If you do performance testing, but only occasionally or at the end of a project, select a subsection of those tests and run them every day. Or, if constraints dictate otherwise (such as test environment availability), run them as often as you possibly can, even if that means running them weekly or less often. The key here is to pick up the repetitions and reduce the amount of time between repetitions, failing as fast as possible. Remember, the word “continuous” doesn’t have to mean “constant.”
Report the results of your continuous performance tests in a way that makes them accessible to everyone who needs them. I recommend a dashboard that provides an at-a-glance overview of the current state of your performance tests with the ability to drill down into more detailed results.
Most importantly, get your testers and developers involved and reviewing the results. Akin to the old adage of the tree falling in the woods, if your performance tests are screaming “fail, fail” but no one is listening, are your tests really making a sound at all?

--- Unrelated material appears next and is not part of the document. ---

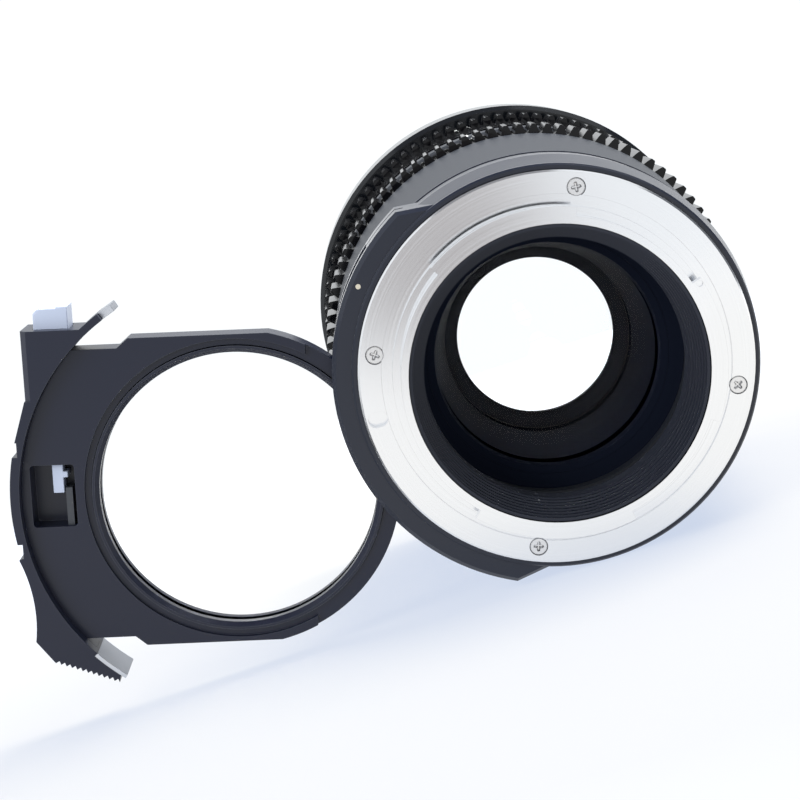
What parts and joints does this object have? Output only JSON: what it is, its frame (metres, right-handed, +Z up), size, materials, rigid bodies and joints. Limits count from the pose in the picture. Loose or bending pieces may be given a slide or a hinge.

Troubleshooting and fixing performance issues is difficult enough without having to wade through weeks or months of code changes to find the source of an issue. By closing the gap between the time a performance issue in introduced and the time we find it, we simplify the process of troubleshooting, eliminate a major source of frustration, and give our teams more time to work on the overall quality of our products. Because they contain a compelling mix of flexibility, coverage, and effectiveness, performance tests are very often powerful candidates for continuous testing.